The translators of our Bible, did not have the thousands of manuscripts of the “Textus Receptus” that exist today. But they did have dozens of copies of the Bible in nearly a dozen languages. And they also had in their hands copies of Jerome’s “Vulgate” and a few other corrupted Bibles of the Catholics. They did not have the ancient “Vaticanus” or “Siniaticus” manuscripts which originally produced the “Vulgate.” But they didn’t need them, and they would not have used them if they had them. They consciously rejected the Catholic scriptures as falsified and spurious. They began their work with translations and versions in various languages which agreed with the Greek versions available at the time.

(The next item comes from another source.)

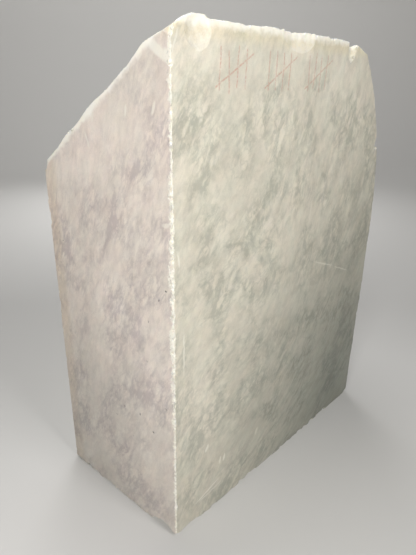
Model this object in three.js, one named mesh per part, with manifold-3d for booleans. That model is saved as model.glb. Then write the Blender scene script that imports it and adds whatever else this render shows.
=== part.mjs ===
// Marble block: an upright piece of white marble, about 0.6 m tall, sawn flat on its front, its back, its left
// end and its foot. Its top is broken off along a slope that falls to the back, and its right end keeps a
// rough, rounded skin that leans in towards the top. It is one stone, so it is one solid.
import * as THREE from "three";
import { ImprovedNoise } from "three/addons/math/ImprovedNoise.js";
import { mergeVertices } from "three/addons/utils/BufferGeometryUtils.js";
import Module from "manifold-3d";

// Driving dimensions, in millimetres and degrees. While it is built, the near foot corner is at x = y = z = 0:
// x runs along the front face, y through the thickness and z up.
const HEIGHT = 611;
const BACK_HEIGHT = 463;
const FRONT_LENGTH = 454;
const THICKNESS = 223;
const END_ANGLE = 92.5;
const TOP_CROWN = 1.5;
const SHOULDER_START = 270;
const SHOULDER_SET_BACK = 104;
const END_BULGE = 15;

// The broken surfaces are cut on a grid of GRID_STEP, a scoop's facets are about FACET wide, and what is cut
// starts, or what cuts ends, SPARE past the stone.
const GRID_STEP = 11;
const FACET = 9;
const SPARE = 40;

// The rounded skin has lumps of several sizes, each with a width and a height.
const LUMPS = [
  { width: 120, rise: 10 },
  { width: 44, rise: 6 },
  { width: 21, rise: 3 },
];

// The broken top has hollow shells, where flakes came away, between ridges. Their middles lie on a square
// grid that is shaken by SHAKE of the pitch, and some are SUNK deeper than others, as a share of their depth.
const SWELL = { width: 150, rise: 13 };
const SHELLS = [
  { pitch: 62, depth: 9 },
  { pitch: 27, depth: 3.5 },
];
const SHAKE = 0.9;
const SUNK = 1.1;

// The roughness fades to EDGE_SHARE of itself where a broken surface meets the front or the back, over
// EDGE_FADE. On the left end's sloping edge, which is rougher, it starts to fade LEFT_LEAD sooner.
const EDGE_SHARE = 0.2;
const EDGE_FADE = 50;
const LEFT_LEAD = 25;

// The layers of the noise that the top and the right end are cut from, and the step from one size to the next.
const TOP_LAYER = 3.7;
const END_LAYER = 40.5;
const LAYER_STEP = 7.3;

// The factors that turn a place on a grid into a number with no visible order.
const SHUFFLE = { column: 12.9898, row: 78.233, layer: 37.719, stretch: 43758.5453 };

// Corners closer together than this are one corner.
const MERGE_WITHIN = 1e-3;

// The top rounds over at its two ends: it starts this far in and drops this much at the very end.
const LEFT_ROUNDING = { reach: 30, drop: 11, depth: 60 };
const RIGHT_ROUNDING = { reach: 58, drop: 8 };

// Its front edge rises to a low peak beside the near corner.
const PEAK = { at: 33, reach: 26, rise: 4, depth: 60 };

// Scoops knocked out of the arrises and faces: the middle of each, its three half widths, and the lean that
// it has about y.
const SCOOPS = [
  // the bruised near corner of the top, broken off towards the left end
  { at: [-97, -22, 643], size: [112, 112, 112], lean: 0 },
  // flat spalls on the front face, just under the top edge
  { at: [34, -9.4, 598], size: [29, 12, 27], lean: 8 },
  { at: [196, -9.3, 607], size: [55, 12, 29], lean: 4 },
  { at: [321, -3, 606], size: [11, 9, 24], lean: 12 },
  // bites out of the top edge
  { at: [51, 0, 614], size: [8, 14, 5], lean: 0 },
  { at: [112, 2, 616], size: [12, 15, 6.5], lean: 0 },
  { at: [150, 0, 615], size: [7, 10, 4.5], lean: 0 },
  { at: [233, 1, 615], size: [8, 12, 5.5], lean: 0 },
  { at: [268, 2, 616], size: [15, 17, 7.5], lean: 0 },
  { at: [313, 3, 613], size: [8, 14, 6], lean: 0 },
  { at: [376, 4, 590], size: [12, 16, 7], lean: 60 },
  { at: [434, 3, 480], size: [6, 12, 14], lean: 20 },
  // bites out of the sloping edge of the left end
  { at: [-2, 66, 578], size: [9, 9, 4.5], lean: 0 },
  { at: [-4, 146, 523], size: [10, 6, 6], lean: 0 },
  { at: [-5, 163, 511], size: [12, 8, 7], lean: 0 },
  { at: [-6, 187, 497], size: [12, 8, 7], lean: 0 },
  { at: [-9, 226, 466], size: [12, 10, 14], lean: 0 },
  { at: [-10, 227, 392], size: [9, 6, 16], lean: 0 },
  { at: [-10, 226, 268], size: [8, 5, 11], lean: 0 },
  // bites out of the foot
  { at: [-3, 24, -3], size: [13, 24, 14], lean: 0 },
  { at: [-4, -4, -4], size: [13, 13, 12], lean: 0 },
  { at: [24, -4, -3], size: [28, 10, 10], lean: 0 },
  { at: [150, -3, -3], size: [12, 10, 8], lean: 0 },
  { at: [127, -3, -4], size: [9, 8, 6], lean: 0 },
  { at: [357, -3, -4], size: [16, 10, 8], lean: 0 },
  { at: [-7, 137, -4], size: [10, 13, 7.5], lean: 0 },
  { at: [-11, 217, -5], size: [10, 12, 8], lean: 0 },
  { at: [452, -2, -2], size: [10, 10, 8], lean: 0 },
];

const wasm = await Module();
wasm.setup();
const noise = new ImprovedNoise();

// The manifold-3d solid of a closed three.js geometry.
function solidOf(geometry) {
  const bare = geometry.clone();
  bare.deleteAttribute("normal");
  bare.deleteAttribute("uv");
  const merged = mergeVertices(bare, MERGE_WITHIN);
  const vertProperties = new Float32Array(merged.attributes.position.array);
  const triVerts = new Uint32Array(merged.index.array);
  return new wasm.Manifold(new wasm.Mesh({ numProp: 3, vertProperties, triVerts }));
}

// The three.js geometry of a finished solid.
function geometryOf(solid) {
  const { vertProperties, triVerts } = solid.getMesh();
  const geometry = new THREE.BufferGeometry();
  geometry.setAttribute("position", new THREE.BufferAttribute(vertProperties, 3));
  geometry.setIndex(new THREE.BufferAttribute(triVerts, 1));
  geometry.computeVertexNormals();
  return geometry;
}

// The sawn slab, before its top and its right end are broken: a plan outline with a slightly open near corner.
function sawnSlab() {
  const skew = THICKNESS / Math.tan(THREE.MathUtils.degToRad(END_ANGLE));
  const farEnd = FRONT_LENGTH + END_BULGE + SPARE;
  const plan = new THREE.Shape();
  plan.moveTo(0, 0);
  plan.lineTo(farEnd, 0);
  plan.lineTo(farEnd, THICKNESS);
  plan.lineTo(skew, THICKNESS);
  plan.closePath();
  return new THREE.ExtrudeGeometry(plan, { depth: HEIGHT + SPARE, bevelEnabled: false });
}

// How much of the lumps' height is left at a distance from the nearest sawn face.
function fade(distance) {
  return EDGE_SHARE + (1 - EDGE_SHARE) * THREE.MathUtils.smoothstep(distance, 0, EDGE_FADE);
}

// Height of the lumps at a place on the rounded skin. Each size of lump has its own layer of the noise.
function lumps(a, b, layer) {
  let height = 0;
  LUMPS.forEach(({ width, rise }, index) => {
    height += rise * noise.noise(a / width, b / width, layer + LAYER_STEP * index);
  });
  return height;
}

// A number between -0.5 and 0.5 that is always the same for one place on a grid.
function scatter(i, j, layer) {
  const turn = SHUFFLE.column * i + SHUFFLE.row * j + SHUFFLE.layer * layer;
  const wave = SHUFFLE.stretch * Math.sin(turn);
  return wave - Math.floor(wave) - 0.5;
}

// Height of the shells of one pitch at a place on the broken top: each is a bowl around its own middle, and
// the lowest bowl at a place is the one that shows.
function shells(a, b, { pitch, depth }, layer) {
  const column = Math.round(a / pitch);
  const row = Math.round(b / pitch);
  let lowest = Infinity;
  for (let i = column - 2; i <= column + 2; i++) {
    for (let j = row - 2; j <= row + 2; j++) {
      const middleA = pitch * (i + SHAKE * scatter(i, j, layer));
      const middleB = pitch * (j + SHAKE * scatter(i, j, layer + 1));
      const sunk = depth * SUNK * scatter(i, j, layer + 2);
      const away = Math.hypot(a - middleA, b - middleB) / pitch;
      lowest = Math.min(lowest, 2 * depth * away ** 2 + sunk);
    }
  }
  return lowest;
}

// Height of the broken top's roughness: a slow swell, and shells of two sizes.
function brokenStone(a, b, layer) {
  let height = SWELL.rise * noise.noise(a / SWELL.width, b / SWELL.width, layer);
  SHELLS.forEach((size, index) => {
    height += shells(a, b, size, layer + LAYER_STEP * index) - size.depth / 2;
  });
  return height;
}

// How far the right end stands from the near corner at a height z, on the front face.
function endReach(z) {
  const rise = Math.max(0, (z - SHOULDER_START) / (HEIGHT - SHOULDER_START));
  return FRONT_LENGTH - SHOULDER_SET_BACK * rise ** 3;
}

// The rough right end: it bulges in the middle of the thickness, and its lumps fade at the front and the back.
function endSurface(y, z) {
  const bulge = END_BULGE * Math.sin((Math.PI * THREE.MathUtils.clamp(y, 0, THICKNESS)) / THICKNESS);
  const rough = lumps(y, z, END_LAYER) * fade(Math.min(y, THICKNESS - y));
  return endReach(z) + bulge + rough;
}

// The broken top: a slope with a slight crown, rounded over at the near corner and along the right end, with
// a low peak on its front edge.
function topSurface(x, y) {
  const along = y / THICKNESS;
  const level = HEIGHT - (HEIGHT - BACK_HEIGHT) * along + 4 * TOP_CROWN * along * (1 - along);
  const left = Math.max(0, 1 - x / LEFT_ROUNDING.reach) * Math.max(0, 1 - y / LEFT_ROUNDING.depth);
  const right = Math.max(0, (x - endReach(level) + RIGHT_ROUNDING.reach) / RIGHT_ROUNDING.reach);
  const peak = Math.max(0, 1 - Math.abs(x - PEAK.at) / PEAK.reach) * Math.max(0, 1 - y / PEAK.depth);
  const rough = brokenStone(x, y, TOP_LAYER) * fade(Math.min(y, x + LEFT_LEAD)) + PEAK.rise * peak;
  return level - LEFT_ROUNDING.drop * left ** 2 - RIGHT_ROUNDING.drop * right ** 2 + rough;
}

// A thick sheet to cut with: its lower face is surface(a, b) over a grid, and its upper face is flat at lid.
function roughSheet([a0, a1], [b0, b1], lid, surface) {
  const columns = Math.round((a1 - a0) / GRID_STEP);
  const rows = Math.round((b1 - b0) / GRID_STEP);
  const sheet = new THREE.BoxGeometry(1, 1, 1, columns, rows, 1);
  const place = sheet.attributes.position;
  for (let i = 0; i < place.count; i++) {
    const a = THREE.MathUtils.lerp(a0, a1, place.getX(i) + 0.5);
    const b = THREE.MathUtils.lerp(b0, b1, place.getY(i) + 0.5);
    const h = place.getZ(i) < 0 ? surface(a, b) : lid;
    place.setXYZ(i, a, b, h);
  }
  return sheet;
}

// The sheet that breaks off the right end has its height along x, so its three axes move on by one.
function turnedToEnd(sheet) {
  const turn = new THREE.Matrix4();
  turn.makeBasis(new THREE.Vector3(0, 1, 0), new THREE.Vector3(0, 0, 1), new THREE.Vector3(1, 0, 0));
  return sheet.applyMatrix4(turn);
}

// One scoop: a ball of flat facets, drawn out to its half widths and leant about y.
function scoop({ at, size, lean }) {
  const detail = Math.ceil(Math.max(...size) / FACET);
  const ball = new THREE.IcosahedronGeometry(1, detail);
  ball.scale(...size);
  ball.rotateY(THREE.MathUtils.degToRad(lean));
  ball.translate(...at);
  return ball;
}

// The marble block: the slab, less what was broken off its top, its right end, its arrises and its foot.
function marbleBlock() {
  const across = [-SPARE, FRONT_LENGTH + END_BULGE + 2 * SPARE];
  const through = [-SPARE / 2, THICKNESS + SPARE / 2];
  const upright = [-SPARE, HEIGHT + 2 * SPARE];
  const top = roughSheet(across, through, HEIGHT + 2 * SPARE, topSurface);
  const end = turnedToEnd(roughSheet(through, upright, FRONT_LENGTH + 4 * SPARE, endSurface));
  let stone = solidOf(sawnSlab()).subtract(solidOf(top)).subtract(solidOf(end));
  for (const row of SCOOPS) {
    stone = stone.subtract(solidOf(scoop(row)));
  }
  return geometryOf(stone);
}

// The finished stone stands on its foot, with the middle of its bounding box over the origin.
const geometry = marbleBlock();
geometry.computeBoundingBox();
const { min, max } = geometry.boundingBox;
geometry.translate(-(min.x + max.x) / 2, -(min.y + max.y) / 2, -min.z);

const marble = new THREE.MeshStandardMaterial({ color: 0xd8d2c2, roughness: 0.6, metalness: 0 });
const block = new THREE.Mesh(geometry, marble);
block.name = "marble_block";

const part = new THREE.Group();
part.add(block);

export default part;
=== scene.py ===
# A marble block about 0.6 m tall, standing on a pale studio floor. It is one stone: sawn flat on its front,
# its back, its left end and its foot, broken along its sloping top, and rough and rounded at its right end.

import math

import bmesh
import bpy
import numpy as np
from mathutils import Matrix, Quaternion, Vector


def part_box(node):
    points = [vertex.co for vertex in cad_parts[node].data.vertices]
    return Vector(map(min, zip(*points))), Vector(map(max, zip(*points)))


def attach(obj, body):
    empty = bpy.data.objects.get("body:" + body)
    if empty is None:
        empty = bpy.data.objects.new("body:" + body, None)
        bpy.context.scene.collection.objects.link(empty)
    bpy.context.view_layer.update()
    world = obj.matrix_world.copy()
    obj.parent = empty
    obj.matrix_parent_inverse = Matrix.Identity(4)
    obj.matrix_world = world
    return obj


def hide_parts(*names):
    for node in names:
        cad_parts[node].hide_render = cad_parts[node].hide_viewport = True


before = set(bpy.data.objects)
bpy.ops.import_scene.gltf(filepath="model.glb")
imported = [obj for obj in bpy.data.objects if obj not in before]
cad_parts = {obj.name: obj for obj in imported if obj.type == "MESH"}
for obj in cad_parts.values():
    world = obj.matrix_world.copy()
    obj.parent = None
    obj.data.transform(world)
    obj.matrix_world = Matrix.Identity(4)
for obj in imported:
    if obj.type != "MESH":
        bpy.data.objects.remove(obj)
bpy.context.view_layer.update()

# ---------------------------------------------------------------------------------------------------------
# The view. Someone stands close to the near arris, with their eyes a little below the top of the stone, and
# looks down on it. The near foot corner is where the front, the left end and the foot would meet.
# ---------------------------------------------------------------------------------------------------------
END_ANGLE = math.radians(92.5)
EYE_FROM_CORNER = Vector((-0.300, -0.330, 0.553))
HEADING = math.radians(43.13)
DIP = math.radians(22.18)
ROLL = math.radians(0.99)
LENS = 30.486
SENSOR = 36

low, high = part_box("marble_block")
thickness = high.y - low.y
near_foot = Vector((low.x - thickness / math.tan(END_ANGLE), low.y, low.z))

camera = bpy.data.objects.new("camera", bpy.data.cameras.new("camera"))
camera.data.lens = LENS
camera.data.sensor_width = SENSOR
camera.location = near_foot + EYE_FROM_CORNER
looking = Vector((math.cos(DIP) * math.cos(HEADING), math.cos(DIP) * math.sin(HEADING), -math.sin(DIP)))
camera.rotation_mode = "QUATERNION"
camera.rotation_quaternion = looking.to_track_quat("-Z", "Y") @ Quaternion((0, 0, 1), ROLL)
bpy.context.scene.collection.objects.link(camera)
bpy.context.scene.camera = camera
bpy.context.scene.view_settings.view_transform = "Standard"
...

If the weight of evidence is worth anything at all, the translators used God’s Word in other languages to give us the Bible in our language. During the last 400 years, thousands of new manuscripts, bits and pieces of ancient Bibles have been discovered from beyond Syria to the shores of Britain. And the vast majority give evidence to the fact that the translators of the 1611 used the true Word of God. Our King James Bible is the Word of God.

But in the late 19th century, two men, Westcott and Hort, proposed the idea that since the “Vaticanus” and “Siniaticus” appear to be the oldest manuscripts of the Bible, they must be the true scriptures. But if we insist on truth, it must be recognized that those two manuscripts contradict each other. In a criminal court, if a hundred witnesses testify to a fact, the jury must consider their testimony. And if there are only two or even if there are twenty witnesses with a differing testimony, the majority should be considered more important. However, if those two witnesses disagree, then they shouldn’t be given any credence at all. It is harder for two liars to agree than it is for a hundred people who are telling the truth. That is the difference between the “Textus Receptus” and“Vaticanus” or “Siniaticus” manuscripts.

In our English language, the “Authorized King James Version” is the Bible. Those versions which have come from the two conflicting witnesses, shouldn’t be given the time of day. I am referring to the ESV, NIV the ASV and the rest of the modern versions.